Por isso, como anota Teori Zavascki, a “doutrina, em geral, sugere, como forma de harmonização, que a atuação do Ministério Público ocorra apenas em caráter subsidiário à dos agentes estatais” (op. cit., p.144).
Quanto à defesa de interesses de pessoas jurídicas de direito privado e de pessoas físicas individuais, a vedação de exercer a advocacia imposta ao Ministério Público está expressa no art. 128, § 5º, II, b, da Constituição da República.
A legitimação do Ministério Público para as ações relativas à improbida de administrativa (lei 8.429/92)
A ação civil pública de improbidade administrativa, com suporte na lei 8.429/92, não se limita a proteger, apenas, interesse patrimonial. Aqui, o valor jurídico tutelado é a moralidade pública, que interessa a toda a sociedade e está expressamente insculpida no art. 37 da Constituição da República, como princípio regente da Administração Pública.
A probidade, a honestidade, a lealdade no trato com a coisa pública, ainda que se trate de interesse meramente patrimonial de ente público, é, sem dúvida, interesse difuso, ou seja, interesse metaindividual, essencial para uma salutar vida em sociedade.
Com acerto, o mestre gaúcho ARAKEN DE ASSIS afirma que a “ação de improbidade administrativa, haurida do art. 37, § 4º, da CF/88, e disciplinada na lei 8.429/92, fundamenta-se no direito transindividual dos cidadãos à honestidade da Administração” (IMPROBIDADE ADMINISTRATIVA-TEMAS ATUAIS E CONTROVERTIDOS- COORDENADOR MINISTRO MAURO CAMPBELL MARQUES, Forense, Rio, 2017, p. 47).

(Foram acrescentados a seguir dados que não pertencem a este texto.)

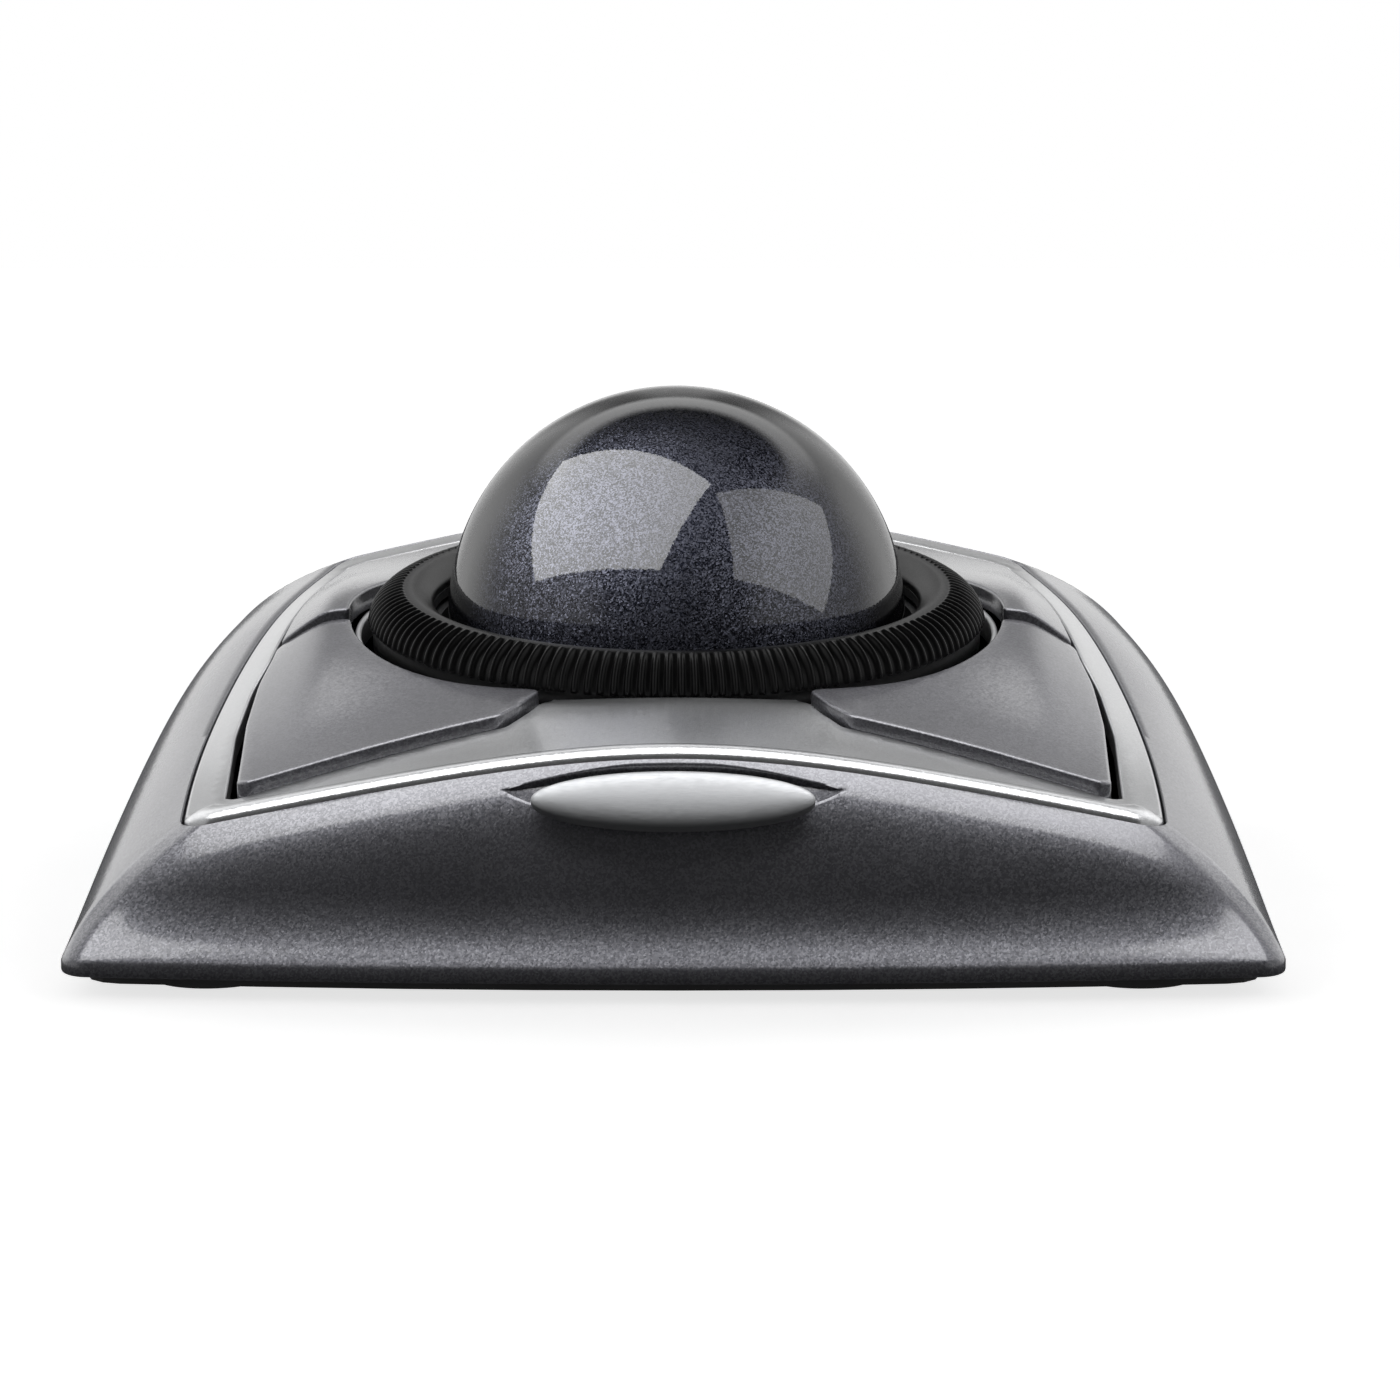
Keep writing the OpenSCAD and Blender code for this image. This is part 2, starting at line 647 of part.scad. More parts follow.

É um daqueles casos a que se referia o Ministro Teori em que o patrimônio público é lesado pelo próprio administrador, mediante conduta ofensiva à moralidade pública, que constitui interesse de todo povo, como elemento componente do Estado organizado.
Como corolário, a legitimidade, em tese, do Ministério Público para propor ação ordinária (ação civil pública) por ato de improbidade administrativa e para propor acordo de leniência está expressa no art. 17 da lei 8.429/92. Quanto ao acordo de leniência, a legitimidade, no campo da improbidade administrativa, antes, era implícita; agora, explicitada pela lei 13.964/19.
Reitere-se: não se nega que o Ministério Público, com atribuição constitucional privativa para propor ação penal pública contra atos delituosos também, com índole de improbidade administrativa, deva propor ação civil pública, nos termos da lei 8.429/92. Esta prevê, inclusive, que o Ministério Público pode e deve pleitear, em Juízo, o integral ressarcimento do dano ao patrimônio público, mas tal dano há de se referir a um interesse geral, difuso, do bem comum, de toda a sociedade, um interesse transindividual, que, no caso, é a moralidade pública.
A única circunstância, a legitimar a atuação do Ministério Público, é a ocorrência de conduta ímproba dos gestores financeiros de entidades públicas consistente em receber vantagem indevida, conduta que também encontra tipificação no Código Penal. Tão só por isso, está legitimado a propor ação de improbidade, apontando, até mesmo, possível dano patrimonial sofrido por ente público.
Todavia, nesse caso, como se trata de ação proposta pelo Ministério Público, está, ele, obrigado a requerer ao Juízo que intime o representante judicial da entidade pretensamente lesada para contestar o pedido ou atuar ao lado do autor, como determina o art. 17, º 3º, da lei 8.429/92 combinado com o art. 6º, § 3º, da lei 4.717, de 29 de junho de 1965 (Regula a ação popular). Se, porventura, o representante da entidade pública, tida como lesada, se puser ao lado do Ministério Público, é evidente que ele está a reconhecer o dano e, em consequência, a pleitear seu ressarcimento.
Se assim há de ser a conduta do Ministério Público, em qualquer ação de improbidade administrativa que proponha, não pode ser diferente o proceder no âmbito do acordo de leniência.
Por isso, não parece possível ao Ministério Público fazer proposta de acordo de leniência, referente a ação de improbidade administrativa, com fixação de quantia determinada a título de ressarcimento de danos ou prejuízo patrimonial relativo a entes públicos integrantes da Administração Pública direta ou indireta.
Se assim não for, o Ministério Público estará incidindo na vedação apontada no inciso IX do art. 129 da Constituição Federal, quando proclama que o Ministério Público pode “exercer outras funções que lhe forem conferidas, desde que compatíveis com sua finalidade, sendo-lhe vedada a representação judicial e a consultoria jurídica de entidades públicas.”.
Conclusão
Corolário de tudo quanto acima foi dito é que o Ministério Público, ainda que se repute constitucional a titularidade exclusiva da ação de improbidade administrativa, como posto na lei 14.230, de 25 de outubro de 2021, o fato é que a ele é vedado defender interesse público secundário (patrimonial) de pessoas jurídicas de direito público ou privado, em decorrência da proibição expressa no inciso IX do art. 129 da Constituição Federal, seja para pleitear ressarcimento de danos, seja para promover acordo de leniência ou de não persecução civil em prol de pessoas jurídicas de direito privado ou de pessoas jurídicas integrantes da Administração Pública, direta ou indireta.